The provided data products are the model output estimates of maximum plant-available soil water (PAWmax) at 10 m depth and model data inputs of monthly precipitation and evapotranspiration both at 8-km resolution.
RisQue estimates PAWmax at 10 m depth starting with a map of PAWmax (1-2 m depth) developed using 1,565 RADAMBRASIL soil texture profiles and empirical relationships between soil texture and critical soil water parameters and then interpolated to 8-km resolution. In RisQue, plant-available soil water (PAW) is depleted by monthly evapotranspiration estimated using the Penman Monteith equation and satellite-derived radiation and recharged by monthly precipitation.
There are three data files with this data set, two *.zip, and one GeoTIFF image (.tif). The *.zip files expand to 83 *.asc files of evapotranspiration and 89 *.asc files for precipitation data. The image (.tif) is a map of maximum percent available water at 10-m depth (predicted over 1995-2001). All the files in this data set are in standard arc/info asciigrid format at 8-km resolution.

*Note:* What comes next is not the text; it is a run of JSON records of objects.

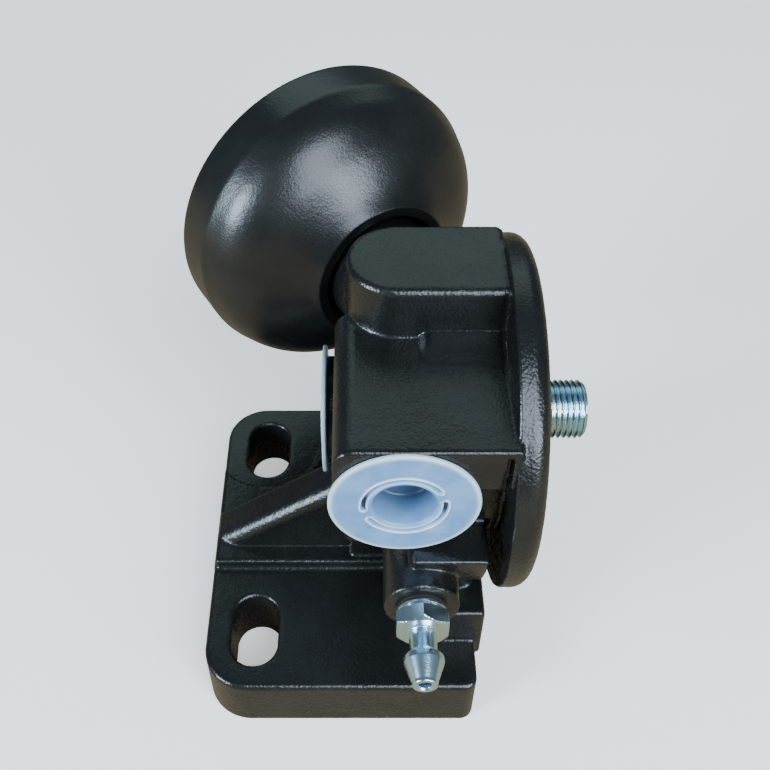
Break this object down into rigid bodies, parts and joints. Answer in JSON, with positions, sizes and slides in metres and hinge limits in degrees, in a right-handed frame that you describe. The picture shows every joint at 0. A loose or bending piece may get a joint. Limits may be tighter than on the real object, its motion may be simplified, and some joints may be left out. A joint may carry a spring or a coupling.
{
  "type": "fuel filter head with hand primer pump",
  "caption": "Filter head: black casting on a slotted plate, threaded stud for a spin-on filter, mushroom-knob hand primer pump, bleed nipple and plugged ports.",
  "frame": {"origin": "midway between the two bolt slots, on the mounting face", "axes": "+Z away from the mounting face, +X along the filter's axis towards its stud, +Y towards the pump knob"},
  "size_m": [0.1105, 0.165, 0.1385],
  "materials": {
    "painted_casting": "satin black paint over cast aluminium",
    "zinc_steel": "blue passivated zinc",
    "liner_steel": "honed",
    "bronze": "sintered bronze",
    "rubber": "matt black nitrile",
    "knob_black": "satin black",
    "brass": "turned brass",
    "spring_steel": "drawn wire",
    "plug_plastic": "translucent bluish white"
  },
  "bodies": {
    "head": {"head_casting": "painted_casting", "filter_stud": "zinc_steel", "barrel_liner": "liner_steel", "gland_nut": "zinc_steel", "guide_bush": "bronze", "gland_o_ring": "rubber", "stem_wiper": "rubber", "return_spring": "spring_steel", "inlet_valve_seat": "brass", "outlet_valve_seat": "brass", "inlet_valve_spring": "spring_steel", "outlet_valve_spring": "spring_steel"},
    "plunger": {"pump_knob": "knob_black", "knob_cap": "knob_black", "knob_screw": "zinc_steel", "knob_washer": "zinc_steel", "pump_stem": "zinc_steel", "piston": "brass", "piston_seal": "rubber", "piston_clip": "spring_steel"},
    "bleed_seal": {"bleed_washer": "rubber"},
    "bleed": {"bleed_screw": "zinc_steel"},
    "front_plug": {"port_plug_front": "plug_plastic"},
    "side_plug": {"port_plug_side": "plug_plastic"},
    "inlet_disc": {"inlet_valve_disc": "rubber"},
    "outlet_disc": {"outlet_valve_disc": "rubber"}
  },
  "joints": [
    {"name": "pump_stroke", "type": "slide", "parent": "head", "child": "plunger", "axis": [-0.5225, 0.8526, 0], "range_m": [-0.006, 0], "stiffness_N_per_m": 300, "springref_m": 0.02, "deforming": ["return_spring"]},
    {"name": "bleed_lift", "type": "slide", "parent": "head", "child": "bleed_seal", "axis": [0, -1, 0], "range_m": [0, 0.0026]},
    {"name": "bleed_turn", "type": "hinge", "parent": "bleed_seal", "child": "bleed", "pos_m": [0.046, -0.05, 0.0588], "axis": [0, -1, 0], "range_deg": [0, 720]},
    {"name": "front_plug_pull", "type": "slide", "parent": "head", "child": "front_plug", "axis": [0, -1, 0], "range_m": [0, 0.02]},
    {"name": "side_plug_pull", "type": "slide", "parent": "head", "child": "side_plug", "axis": [-1, 0, 0], "range_m": [0, 0.02]},
    {"name": "inlet_valve_lift", "type": "slide", "parent": "head", "child": "inlet_disc", "axis": [0, 1, 0], "range_m": [0, 0.002], "stiffness_N_per_m": 60, "springref_m": -0.004, "deforming": ["inlet_valve_spring"]},
    {"name": "outlet_valve_lift", "type": "slide", "parent": "head", "child": "outlet_disc", "axis": [1, 0, 0], "range_m": [0, 0.0015], "stiffness_N_per_m": 60, "springref_m": -0.004, "deforming": ["outlet_valve_spring"]}
  ],
  "couplings": [
    {"joint": "bleed_lift", "follows": "bleed_turn", "m_per_rad": 0.00019894}
  ]
}
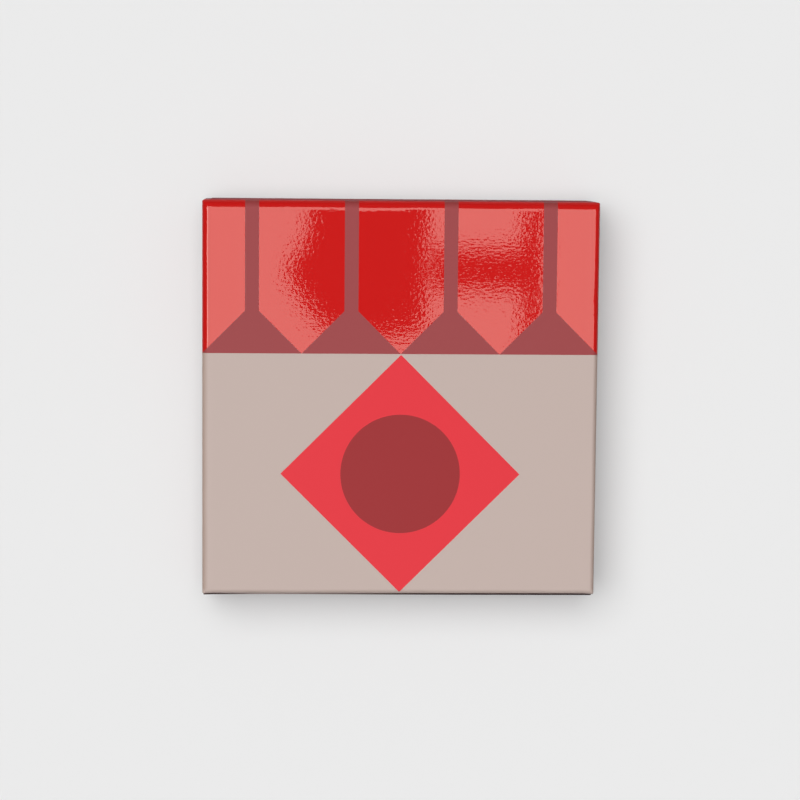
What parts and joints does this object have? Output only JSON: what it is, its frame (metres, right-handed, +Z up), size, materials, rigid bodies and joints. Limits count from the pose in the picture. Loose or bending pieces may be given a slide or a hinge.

Figure 1. Maps used to develop the relationships between soil water, soil texture, and soil classes (maps a and b) towards the development of the PAWmax map (map c). Maps: (a) locations of RADAMBRASIL soil profiles, (b) groups of soil classes based on texture properties, and (c) maximum plant available water (PAWmax) for 10 m rooting depth (predicted over 1995-2001). The Tapajo´s National Forest (T) and Paragominas (P) are validation sites (Nepstad et al., 2004).
Cite this data set as follows:
Nepstad, D.C, P.A. Lefebvre, U.L. Silva Jr., J. Tomasella, P. Schlesinger, L. Solorzano, P.R. Moutinho, and D. Ray. 2013. LBA-ECO LC-14 Modeled Soil and Plant Water Balance, Amazon Basin, 1995-2001. Data set. Available on-line (http://daac.ornl.gov) from Oak Ridge National Laboratory Distributed Active Archive Center, Oak Ridge, Tennessee, U.S.A. http://dx.doi.org/10.3334/ORNLDAAC/1147
The LBA Data and Publication Policy [http://daac.ornl.gov/LBA/lba_data_policy.html] is in effect for a period of five (5) years from the date of archiving and should be followed by data users who have obtained LBA data sets from the ORNL DAAC. Users who download LBA data in the five years after data have been archived must contact the investigators who collected the data, per provisions 6 and 7 in the Policy.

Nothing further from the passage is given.